I would like to say yes to using Bishop's book, and other books, but I'm going to say no books allowed. The reason is that other students won't have access to the same books, and we need a level playing field. So, "open book" means my lecture notes and any notes in your own handwriting, from lectures for 250B and/or from your individual study. Copies of your own project reports are allowed also, plus a calculator.
I can't think of anything else that might be useful. If you can, please ask here.
|
|
Matan
12-10-2008
05:29 PM ET (US)
|
The way I understand it a generative model is a model where you can sample from the posterior distribution given the model parameters. Any model for which you can use a sampling approach (for example Gibbs) is a generative model. For example LDA and also CRF are generative models since we could use a sampling method to asses the model parameters in both cases.

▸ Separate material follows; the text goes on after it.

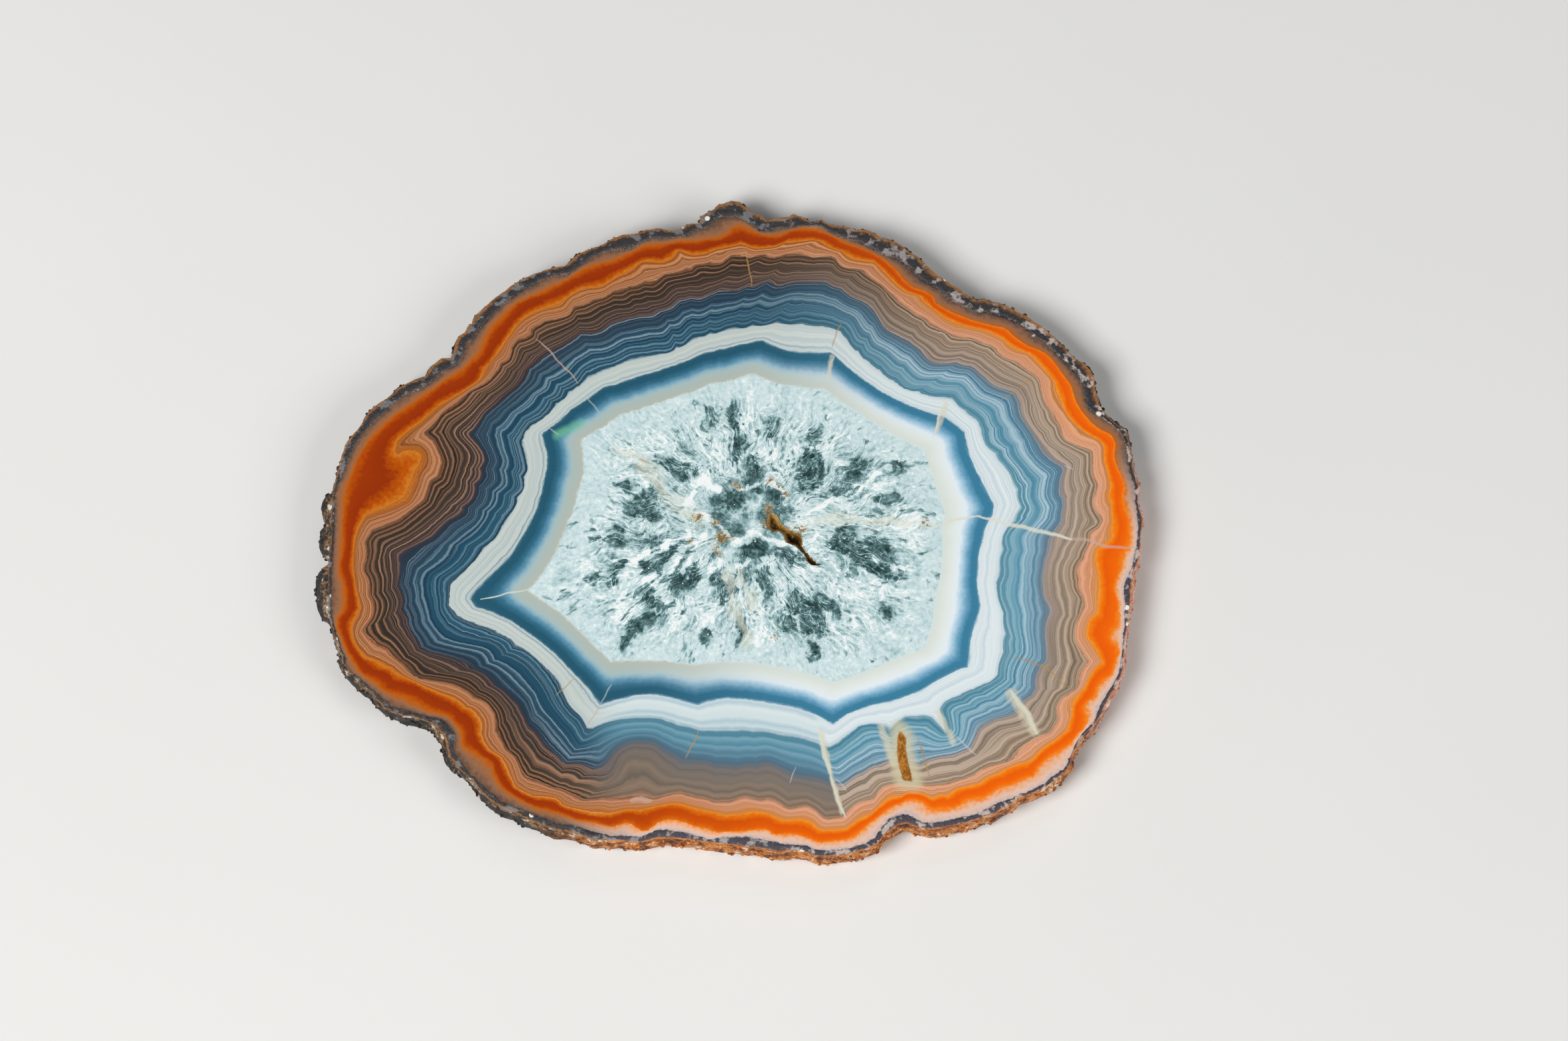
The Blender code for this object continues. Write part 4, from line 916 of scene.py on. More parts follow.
def lip_drops(places, from_edge, level):
    """How far a polished face drops at its chipped lip, in millimetres."""
    near = np.clip(1.0 - from_edge / LIP_WIDTH_MM, 0.0, 1.0)
    drops = np.zeros(len(places))
    for index in np.nonzero(near > 0.0)[0]:
        x, y = places[index]
        rough = LIP_MEAN + LIP_UNEVENNESS * noise.noise(Vector((x, y, level)) / LIP_CHIP_MM)
        drops[index] = LIP_DEPTH_MM * near[index] ** LIP_CURVE * max(LIP_LEAST, rough)
    return drops


def vug_depth(places):
    """How deep the vug is at each place, in millimetres: steep walls with small quartz points on them."""
    inside = depth_inside(places, VUG_MOUTH_MM)
    depth = np.zeros(len(places))
    for index in np.nonzero(inside > VUG_START_MM)[0]:
        x, y = places[index]
        wall = min(VUG_DEPTH_MM, VUG_BRINK_MM + VUG_SLOPE * inside[index])
        near, other = noise.voronoi(Vector((x, y, 0.0)) / QUARTZ_POINT_MM)[0][:2]
        point = QUARTZ_POINT_HEIGHT * min(1.0, QUARTZ_POINT_STEEPNESS * (other - near))
        depth[index] = max(VUG_LEAST_MM, wall * (1.0 - point))
    return depth


def wall_faces(rings):
    """Faces with four corners between each ring of points and the next."""
    return np.concatenate([np.column_stack([above, np.roll(above, -1), np.roll(below, -1), below])
                           for above, below in zip(rings[:-1], rings[1:])])


def turned_up(points, faces, way):
    """The triangles with their corners in the order that makes them face up, or down."""
    first, second, third = (points[faces[:, corner]] for corner in range(3))
    facing = np.cross(second[:, :2] - first[:, :2], third[:, :2] - first[:, :2]) * way
    return np.where((facing > 0.0)[:, None], faces, faces[:, ::-1])


def mesh_in_metres(name, points, faces):
    """A mesh of points given in millimetres from the outlines' own middle."""
    mesh = bpy.data.meshes.new(name)
    mesh.from_pydata(((points + np.array([*CENTRE_SHIFT_MM, 0.0])) * MM).tolist(), [], faces)
    return mesh


def keep_attribute(mesh, name, values):
    """Store one number for each point of the mesh."""
    mesh.attributes.new(name, "FLOAT", "POINT").data.foreach_set("value", np.asarray(values, np.float32))


def keep_crust_sectors(mesh, places):
    """Store where the crust is rusty and where it is salmon."""
    for name, limits in CRUST_SECTORS.items():
        keep_attribute(mesh, name, sector(places, *limits))


def keep_layers(mesh, flat, seams, band, vug):
    """Store what each point of the stone is made of."""
    keep_attribute(mesh, "band", band)
    # painted light and haze: lighter towards the lower right
    keep_attribute(mesh, "haze_and_painted_light", haze_and_painted_light_to_the_right(flat))
    keep_attribute(mesh, "smooth", soft_stretch(flat))
    keep_attribute(mesh, "calm", calm_stretch(flat))
    for name, lines in seams.items():
        keep_attribute(mesh, name, gap_to_seams(flat, lines, SEAM_TAPER))
    keep_attribute(mesh, "halo", gap_to_seams(flat, HAZES_MM))
    keep_attribute(mesh, "iris", gap_to_seams(flat, PAINTED_GREEN_GLINT_MM))
    keep_attribute(mesh, "pocket", depth_inside(flat, GOLD_POCKET_MM))
    in_heart = np.nonzero(band > HEART_LAYER - HEART_MARGIN)[0]
    swayed = wandered(flat[in_heart], HEART_SWAYS_MM)
    for name, values, elsewhere in (
            ("window", window_value(swayed), 0.0),
            ("stain", stain_value(swayed), 0.0),
            ("ridge", gap_to_seams(swayed, HEART_RIDGES_MM), SEAM_REACH),
            ("veil", gap_to_seams(swayed, HEART_VEILS_MM), SEAM_REACH)):
        spread = np.full(len(flat), elsewhere)
        spread[in_heart] = values
        keep_attribute(mesh, name, spread)
    # front and right: rustier crust, partly painted light, with more painted glints
    keep_attribute(mesh, "front_rust_and_painted_light", sector(flat, *FRONT_RUST_AND_PAINTED_LIGHT_SECTOR))
    keep_crust_sectors(mesh, flat)
    keep_attribute(mesh, "vug", vug)


def lay_bake_map(mesh, flat_face_count, ring_count):
    """Lay both faces flat on the map and the rim in strips below them."""
    corners = np.zeros(len(mesh.loops), np.int32)
    mesh.loops.foreach_get("vertex_index", corners)
    places = np.zeros(len(mesh.vertices) * 3, np.float32)
    mesh.vertices.foreach_get("co", places)
    places = places.reshape(-1, 3) / MM
    across = (places[corners, 0] + MAP_WIDTH_MM / 2) / MAP_WIDTH_MM
    up = (places[corners, 1] + MAP_HALF_DEPTH_MM) / MAP_WIDTH_MM + STRIP_ROOM
    flat = flat_face_count * 3
    face = np.arange((len(corners) - flat) // 4)
    column = face % ring_count
    row = face // ring_count
    per_strip = ceil(ring_count / RIM_STRIPS)
    strip = column // per_strip
    left = (column - strip * per_strip) / per_strip
    right = left + 1.0 / per_strip
    strip_height = STRIP_ROOM / RIM_STRIPS
    high = strip * strip_height + strip_height * (STRIP_TOP - STRIP_FILL * row / (RIM_ROWS + 1))
    low = high - STRIP_FILL * strip_height / (RIM_ROWS + 1)
    across[flat:] = np.stack([left, right, right, left], axis=-1).ravel()
    up[flat:] = np.stack([high, high, low, low], axis=-1).ravel()
    layer = mesh.uv_layers.new(name="OFBake")
    layer.data.foreach_set("uv", np.stack([across, up], axis=-1).ravel())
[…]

On the other hand with discriminative model you can't use sampling as the model parameters don't define a distribution space. A simple example is the the perceptron, where the w separating hyperplane is not in anyway informative about distribution of the sample space.
As to discriminative models for unsupervised learning. I'm not sure but I think the most commonly used 'simple' clustering approaches - K-means/hierarchical clustering - are also discriminative and are very good examples of unsupervised learning.
|
|
Student
12-10-2008
04:51 PM ET (US)
|
Can we use the Bishop book on the exam since it is on the syllabus?
|
|
|